Para que possamos responder a esta questão, nós não podemos mais nos manter junto à própria composição estrutural da apresentação, mas também não podemos abandoná-la. De outro modo, a reflexão filosófica não seria mais nenhuma intensificação da reflexão hermenêutica; ela não teria mais nada em comum com as questões, nas quais esta intensificação tinha sido estabelecida; e, então, a intelecção do caráter hermenêutico da filosofia também seria perdido uma vez mais.
Portanto, não nos resta outra coisa senão a possibilidade de abrir a composição estrutural da apresentação, isto é, a possibilidade de torná-la transparente para o contexto ao qual ela pertence, a fim de considerá-la e expressá-la a partir deste contexto. Neste caso, não nos concentramos mais na própria composição estrutural da apresentação e não nos mantemos mais junto aos seus momentos, mas fazemos com que estes momentos se vinculem ao seu contexto e ao mesmo tempo provenham deste contexto. Nós observamos como eles se mostram; tudo depende apenas desse mostrar-se, do modo como se dá a sua vinculação e o seu despontar.
[152] Com isto, os momentos da composição estrutural da apresentação transformaram-se em fenômenos.

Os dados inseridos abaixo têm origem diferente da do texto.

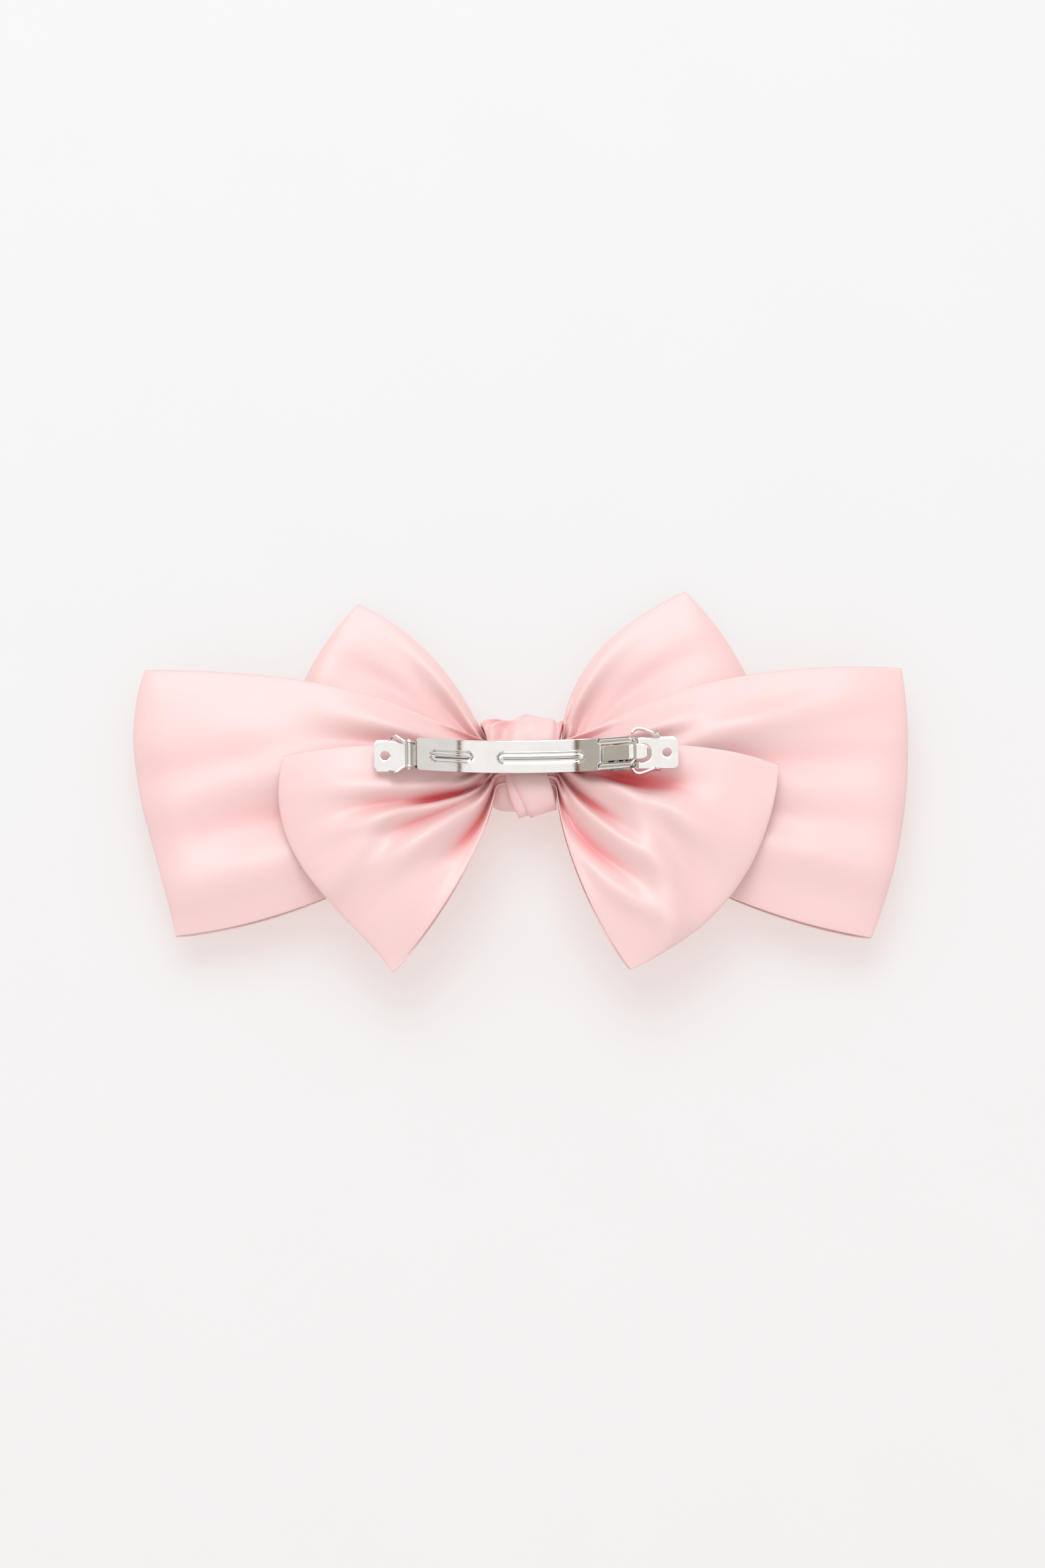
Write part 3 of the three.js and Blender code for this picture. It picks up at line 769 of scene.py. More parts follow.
def bow_ribbons() -> list[GatheredRibbon]:
    """The three ribbons of the bow, from the clasp's side to the front."""
    back = GatheredRibbon(
        name="back_bow_ribbon",
        node="back_ribbon",
        loops={
            Side.LEFT: Loop(
                upper=((-30, 3), (-48, 5), (-64.3, 1.5)),
                lower=((-11, -24), (-22, -42), (-35.7, -56.5)),
                bulge=9,
                lean=1.5,
                creases=(
                    Crease(0.34, 0.70, 0.86, 2.0, 0.08, 0.45, 1.05, -0.4),
                    Crease(0.26, 0.61, 0.74, -4.2, 0.075, 0.33, 0.90, 0.3),
                    Crease(0.22, 0.525, 0.62, 2.2, 0.045, 0.42, 1.00, 0.8),
                    Crease(0.17, 0.44, 0.54, -2.4, 0.036, 0.36, 0.80, 0.6),
                    Crease(0.15, 0.325, 0.36, 3.0, 0.085, 0.50, 1.10, 0.7),
                    Crease(0.05, 0.17, 0.23, -2.6, 0.050, 0.28, 0.62, 0.0),
                    Crease(0.00, 0.00, 0.00, 1.2, 0.05, 0.50, 1.00),
                    Crease(0.80, 0.60, 0.42, 1.3, 0.07, 0.95, 1.30),
                    Crease(0.62, 0.46, 0.30, -0.8, 0.08, 0.90, 1.25),
                ),
            ),
            Side.RIGHT: Loop(
                upper=((30, 3), (50, 4), (67, -2.3)),
                lower=((9, -24), (16, -42), (26.5, -56.5)),
                bulge=10,
                creases=(
                    Crease(0.54, 0.74, 0.84, -3.8, 0.085, 0.36, 0.80),
                    Crease(0.44, 0.60, 0.58, 2.8, 0.080, 0.50, 1.10, 0.6),
                    Crease(0.32, 0.41, 0.44, -2.6, 0.042, 0.27, 0.60, 0.4),
                    Crease(0.20, 0.32, 0.44, 2.4, 0.055, 0.40, 0.90, 0.7),
                    Crease(0.06, 0.20, 0.36, -2.2, 0.055, 0.42, 0.88),
                    Crease(0.00, 0.10, 0.26, 1.2, 0.05, 0.70, 1.05),
                    Crease(0.00, 0.00, 0.00, 1.0, 0.05, 0.40, 0.90),
                    Crease(0.90, 0.62, 0.30, -0.7, 0.07, 0.90, 1.20),
                    Crease(0.75, 0.50, 0.16, 1.4, 0.08, 0.92, 1.25),
                ),
            ),
        },
        top=Profile(((8, -12.2), (15, -9.9), (28, -4.2), (38, -1.5), (50, -1.7), (68, -4.6))),
        bottom=Profile(((8, -15.2), (15, -13.9), (28, -9.6), (38, -7.6), (50, -7.5), (68, -8.3))),
        seed=3.0,
        waist=(7.9, 6.0),
        full_shade_depth=3.6,
    )
    wide = GatheredRibbon(
        name="wide_bow_ribbon",
        node="wide_ribbon",
        loops={
            Side.LEFT: Loop(
                upper=((-32, 14), (-45, 26), (-102, 26.9)),
                lower=((-28, -22), (-50, -41), (-93.4, -45.3)),
                bulge=5.5,
                lean=1.6,
                creases=(
                    Crease(0.70, 0.84, 0.90, 2.2, 0.09, 0.25, 0.75),
                    Crease(0.60, 0.74, 0.72, -2.6, 0.08, 0.28, 0.75),
                    Crease(0.55, 0.62, 0.52, 1.8, 0.09, 0.45, 1.15),
                    Crease(0.40, 0.42, 0.36, -1.9, 0.12, 0.72, 1.15),
                    Crease(0.90, 0.70, 0.60, -1.2, 0.09, 0.95, 1.40),
                    Crease(0.30, 0.25, 0.16, 1.4, 0.10, 0.90, 1.40),
                ),
            ),
            Side.RIGHT: Loop(
                upper=((32, 14), (45, 27.5), (101, 24.9)),
                lower=((26, -22), (50, -41), (90.7, -48)),
                bulge=5,
                creases=(
                    Crease(0.70, 0.82, 0.88, 2.4, 0.08, 0.25, 0.70),
                    Crease(0.60, 0.72, 0.72, -2.8, 0.07, 0.28, 0.75),
                    Crease(0.55, 0.70, 0.92, 2.0, 0.07, 0.62, 1.10, 0.5),
                    Crease(0.50, 0.58, 0.66, -1.6, 0.08, 0.70, 1.20),
                    Crease(0.45, 0.40, 0.36, -1.7, 0.10, 0.66, 1.05),
                    Crease(0.30, 0.30, 0.24, 1.5, 0.10, 0.88, 1.35),
                ),
            ),
        },
        top=Profile(
            ((8, -15.5), (15, -14.2), (28, -9.9), (38, -7.9), (50, -7.8), (68, -8.6), (106, -10.5))
        ),
        bottom=Profile(((8, -18.5), (15, -18.3), (28, -17.5), (40, -17), (68, -17.3), (106, -18))),
        seed=9.0,
        fold_from=0.94,
    )
    front = GatheredRibbon(
        name="front_bow_ribbon",
        node="front_ribbon",
        loops={
            Side.LEFT: Loop(
                upper=((-15, 18), (-24, 36), (-45, 46)),
                lower=((-28, -6), (-48, -10), (-66, -13)),
                bulge=7,
                creases=(
                    Crease(0.75, 0.80, 0.84, -1.3, 0.07, 0.32, 0.80),
                    Crease(0.85, 0.93, 0.95, 1.4, 0.06, 0.45, 0.95),
                    Crease(0.55, 0.68, 0.72, -1.3, 0.08, 0.60, 1.10),
                    Crease(0.40, 0.50, 0.52, 2.2, 0.09, 0.36, 0.95, 0.5),
                ),
            ),
            Side.RIGHT: Loop(
                upper=((9.5, 18), (15, 35.5), (43.8, 48.4)),
                lower=((28, -6), (48, -10), (66, -12)),
                bulge=7,
                creases=(
                    Crease(0.75, 0.80, 0.84, -1.3, 0.07, 0.32, 0.80),
                    Crease(0.85, 0.93, 0.95, 1.4, 0.06, 0.45, 0.95),
                    Crease(0.55, 0.68, 0.72, -1.3, 0.08, 0.60, 1.10),
                    Crease(0.40, 0.50, 0.52, 2.2, 0.09, 0.36, 0.95, 0.5),
                ),
            ),
        },
        top=Profile(((8, -18.8), (15, -18.6), (28, -17.8), (40, -17.3), (68, -17.6))),
        bottom=Profile(((8, -21.8), (15, -23.2), (30, -26.5), (46, -26.5), (68, -24.5))),
        seed=17.0,
        waist=(9.8, 6.0),
        pleat_height=2.6,
    )
    return [back, wide, front]


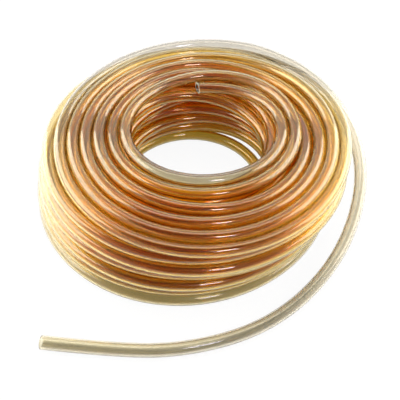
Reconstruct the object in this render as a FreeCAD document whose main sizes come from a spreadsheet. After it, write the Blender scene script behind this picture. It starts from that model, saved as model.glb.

Vista de maneira superficial, a palavra não diz nada novo; φαινόμενον é aquilo que se mostra, e, nesta medida, a palavra seria prescindível. No entanto, por outro lado, ela coloca a discussão da composição estrutural da apresentação em um contexto que permite determinar o seu valor conjuntural filosófico: a consideração filosófica da composição estrutural da apresentação é fenomenologia.